A new building will allow the Youth Crisis Center to concentrate on its mission, rather than its finances, supporters said Wednesday.
The building, which received informal approval this week from the Casper City Council, could save the center $150,000 a year.
“You could take the savings and make sure the Youth Crisis Center is on good financial footing,” Mayor Paul Bertoglio said. “Looking toward the future, that takes one of the headaches off the table for them. Then they can turn around and focus on providing services.”
Funding issues have been a concern for the nonprofit group that runs Casper’s emergency children’s shelter and group home. The former head of the center resigned earlier this year to help the organization save money. Last year, the center sought public donations to keep from cutting services.
Housing all of the children it serves under one roof should save the center money on staffing, utility and other costs, Bertoglio said.
The new building would be constructed on city land along 12th Street, between the LifeSteps Campus and the Meals on Wheels building. It would be paid for with funding from the state, the city of Casper, Natrona County and the center itself.

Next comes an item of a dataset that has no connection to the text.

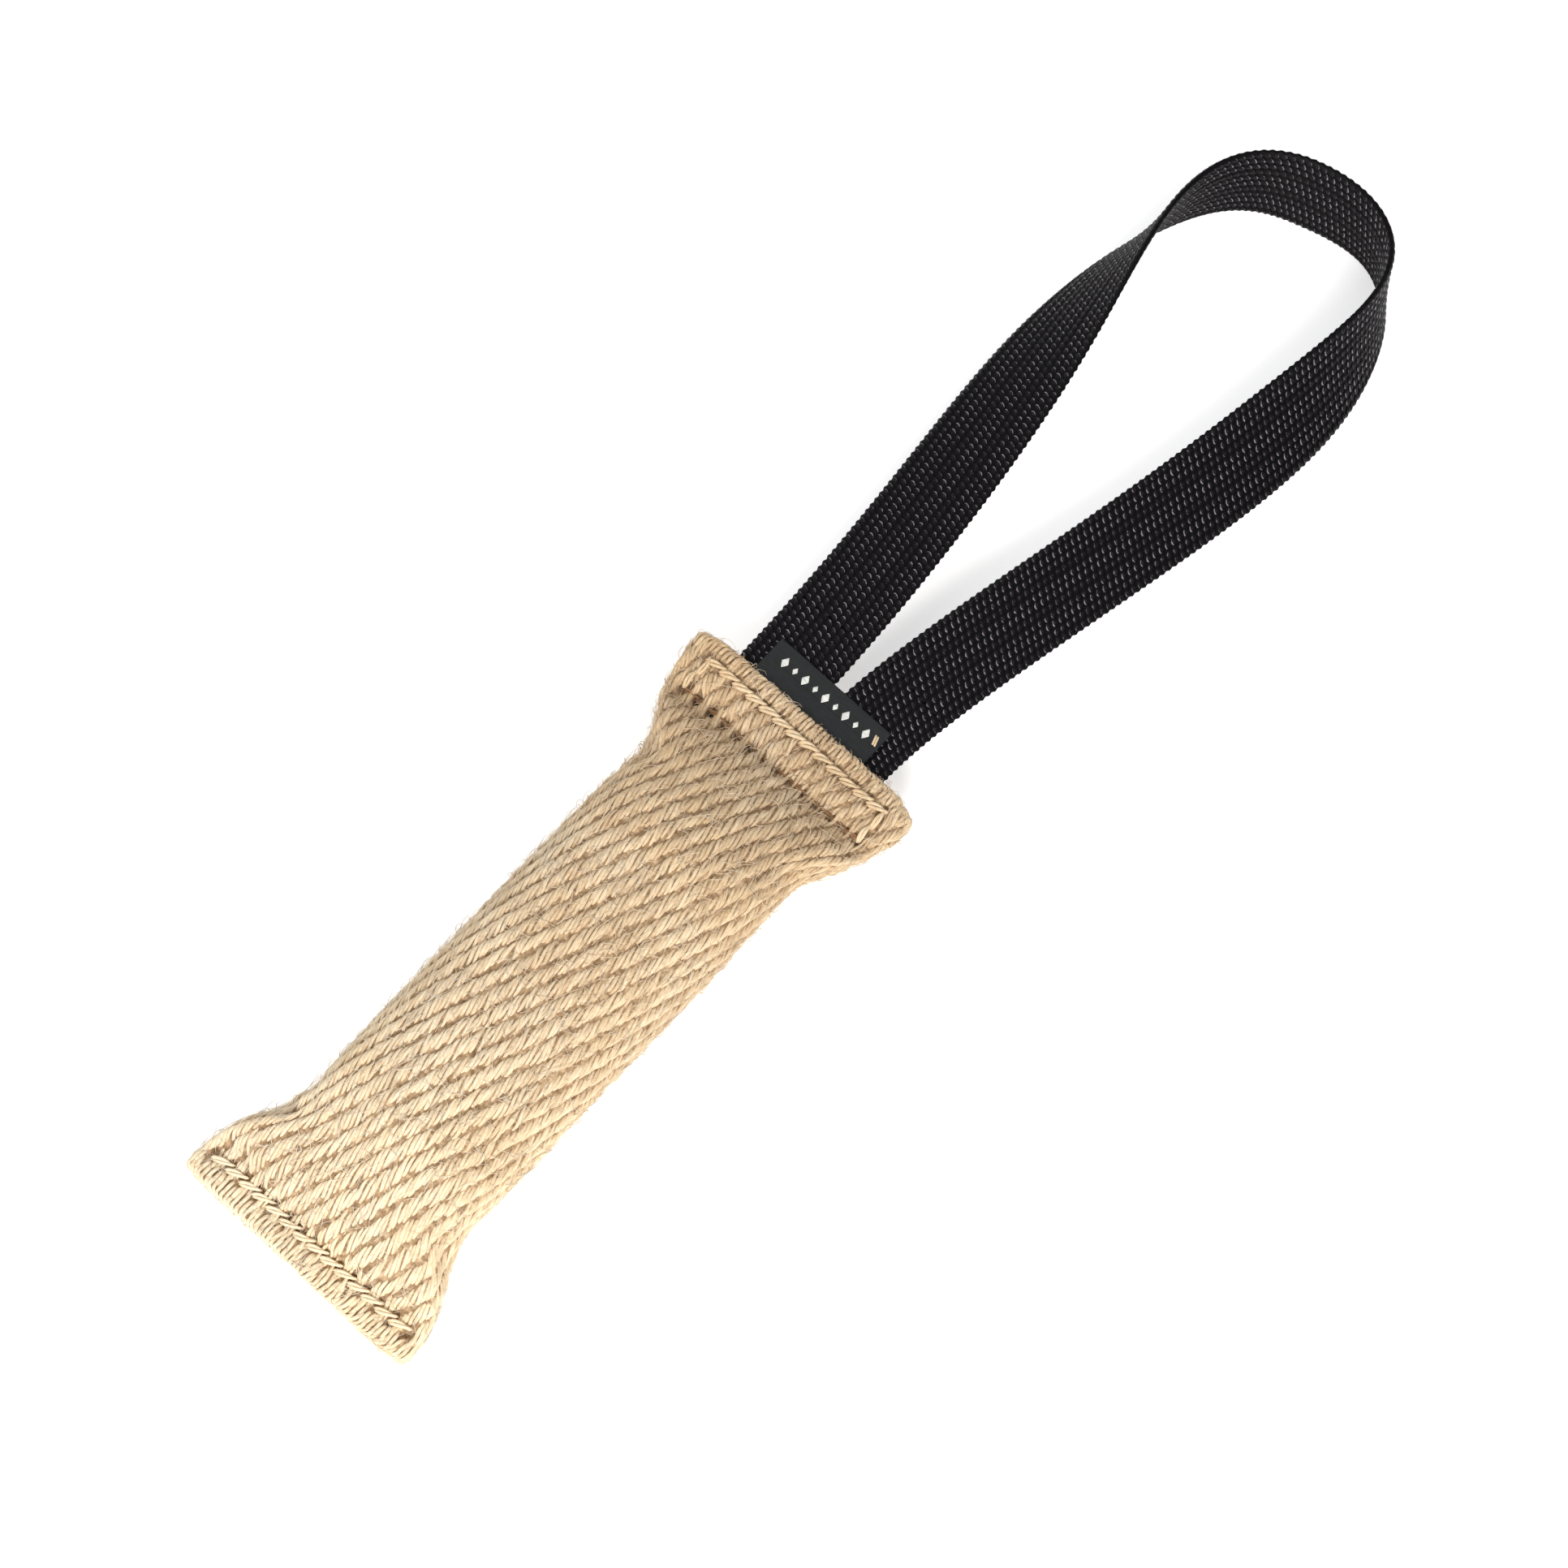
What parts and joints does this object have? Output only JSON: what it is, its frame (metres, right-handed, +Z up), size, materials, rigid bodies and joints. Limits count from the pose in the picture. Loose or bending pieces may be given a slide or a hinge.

The building would serve as the center’s emergency shelter and longer-term group home. Right now, the shelter and group home are operated out of separate buildings.
“We are bringing everything together, and hopefully they will be much more effective in providing those services,” Bertoglio said.
A new building will also help the center separate different populations of kids, said Executive Director Stacy Nelson. A younger child, for instance, won’t have to witness police officers bringing an older child into the facility.
“I think that is a benefit to the kids,” she said.
Under the agreement informally approved by the council, the city would pay $350,000, while the county would contribute $490,000, partially through the sale of the center’s existing McKinley Street building, which is owned by the county. The city also received $1 million from the state for the project.
The Youth Crisis Center board, meanwhile, would pay the city $190,000, at least partially through the sale of the Hemry House group home. The center would also be responsible for raising $400,000 to cover other costs.
The agreement must still be formally approved by the City Council and the Natrona County Commission. Bertoglio expects construction will begin later this year, with an opening sometime in 2012.